EXCERPTED RECORDS
· · · · ·
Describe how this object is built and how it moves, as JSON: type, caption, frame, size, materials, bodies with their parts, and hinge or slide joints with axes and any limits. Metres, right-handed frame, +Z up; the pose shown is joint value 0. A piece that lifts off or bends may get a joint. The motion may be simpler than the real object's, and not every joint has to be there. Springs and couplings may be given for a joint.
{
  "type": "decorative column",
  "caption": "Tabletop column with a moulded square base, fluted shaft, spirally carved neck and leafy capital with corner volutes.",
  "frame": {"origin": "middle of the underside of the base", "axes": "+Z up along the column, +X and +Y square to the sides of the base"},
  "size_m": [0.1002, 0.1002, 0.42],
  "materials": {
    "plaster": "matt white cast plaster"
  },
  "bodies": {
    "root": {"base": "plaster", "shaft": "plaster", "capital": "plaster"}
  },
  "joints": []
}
· · · · ·
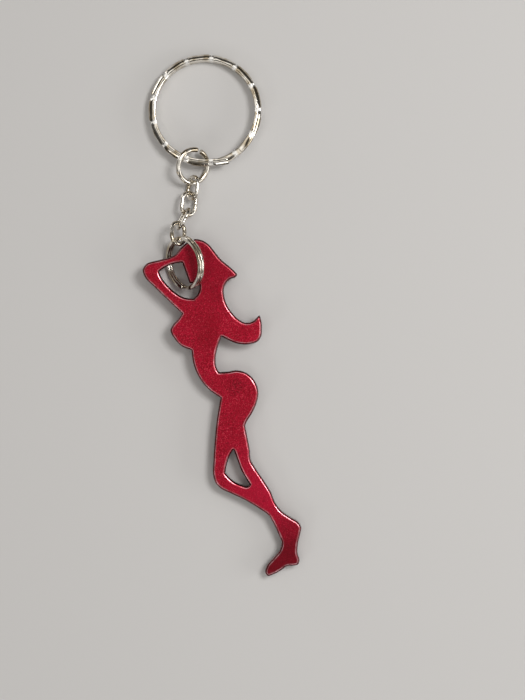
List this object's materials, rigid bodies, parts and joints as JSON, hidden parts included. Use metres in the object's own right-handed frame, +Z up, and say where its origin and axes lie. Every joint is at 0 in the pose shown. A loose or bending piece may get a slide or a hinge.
· · · · ·
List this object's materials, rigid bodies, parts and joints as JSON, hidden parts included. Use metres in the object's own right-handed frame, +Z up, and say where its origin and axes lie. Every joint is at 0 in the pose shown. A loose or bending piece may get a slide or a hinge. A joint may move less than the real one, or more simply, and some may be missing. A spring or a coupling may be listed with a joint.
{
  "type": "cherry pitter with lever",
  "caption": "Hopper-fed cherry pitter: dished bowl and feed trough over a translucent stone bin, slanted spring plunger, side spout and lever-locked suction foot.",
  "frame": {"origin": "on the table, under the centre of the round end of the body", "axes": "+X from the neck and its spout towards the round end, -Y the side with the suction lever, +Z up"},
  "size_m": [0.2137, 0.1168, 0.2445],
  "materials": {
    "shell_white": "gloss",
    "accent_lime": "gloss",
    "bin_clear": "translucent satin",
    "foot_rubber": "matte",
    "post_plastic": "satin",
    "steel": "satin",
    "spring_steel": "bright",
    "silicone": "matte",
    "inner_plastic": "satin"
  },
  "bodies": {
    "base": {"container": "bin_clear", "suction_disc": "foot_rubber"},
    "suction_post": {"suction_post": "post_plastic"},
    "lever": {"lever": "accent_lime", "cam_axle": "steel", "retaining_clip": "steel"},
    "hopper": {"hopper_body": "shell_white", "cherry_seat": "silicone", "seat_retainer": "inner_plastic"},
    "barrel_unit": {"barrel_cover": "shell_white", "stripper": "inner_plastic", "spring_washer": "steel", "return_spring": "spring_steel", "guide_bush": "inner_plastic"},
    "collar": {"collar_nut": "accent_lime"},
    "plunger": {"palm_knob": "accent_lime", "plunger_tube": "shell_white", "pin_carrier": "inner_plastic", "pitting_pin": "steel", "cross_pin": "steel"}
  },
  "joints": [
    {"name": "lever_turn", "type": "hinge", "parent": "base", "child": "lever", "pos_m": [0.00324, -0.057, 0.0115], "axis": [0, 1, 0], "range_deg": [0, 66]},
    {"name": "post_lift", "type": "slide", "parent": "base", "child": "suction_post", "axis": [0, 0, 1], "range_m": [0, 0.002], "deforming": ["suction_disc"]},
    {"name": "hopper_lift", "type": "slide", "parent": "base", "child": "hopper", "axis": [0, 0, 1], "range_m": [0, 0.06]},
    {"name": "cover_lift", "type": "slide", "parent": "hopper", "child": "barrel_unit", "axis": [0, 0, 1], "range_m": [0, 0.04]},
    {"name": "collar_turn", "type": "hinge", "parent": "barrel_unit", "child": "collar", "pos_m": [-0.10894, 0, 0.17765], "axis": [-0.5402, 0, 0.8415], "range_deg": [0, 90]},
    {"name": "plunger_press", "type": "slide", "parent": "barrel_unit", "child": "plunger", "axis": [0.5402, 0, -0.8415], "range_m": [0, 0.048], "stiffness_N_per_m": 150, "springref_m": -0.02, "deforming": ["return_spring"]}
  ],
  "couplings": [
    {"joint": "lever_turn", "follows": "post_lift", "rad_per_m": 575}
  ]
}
· · · · ·
INSTRUCTION
Select and copy every line from the records that includes the word "hinge".

WRITTEN SOLUTION
Describe how this object is built and how it moves, as JSON: type, caption, frame, size, materials, bodies with their parts, and hinge or slide joints with axes and any limits. Metres, right-handed frame, +Z up; the pose shown is joint value 0. A piece that lifts off or bends may get a joint. The motion may be simpler than the real object's, and not every joint has to be there. Springs and couplings may be given for a joint.
List this object's materials, rigid bodies, parts and joints as JSON, hidden parts included. Use metres in the object's own right-handed frame, +Z up, and say where its origin and axes lie. Every joint is at 0 in the pose shown. A loose or bending piece may get a slide or a hinge.
List this object's materials, rigid bodies, parts and joints as JSON, hidden parts included. Use metres in the object's own right-handed frame, +Z up, and say where its origin and axes lie. Every joint is at 0 in the pose shown. A loose or bending piece may get a slide or a hinge. A joint may move less than the real one, or more simply, and some may be missing. A spring or a coupling may be listed with a joint.
    {"name": "lever_turn", "type": "hinge", "parent": "base", "child": "lever", "pos_m": [0.00324, -0.057, 0.0115], "axis": [0, 1, 0], "range_deg": [0, 66]},
    {"name": "collar_turn", "type": "hinge", "parent": "barrel_unit", "child": "collar", "pos_m": [-0.10894, 0, 0.17765], "axis": [-0.5402, 0, 0.8415], "range_deg": [0, 90]},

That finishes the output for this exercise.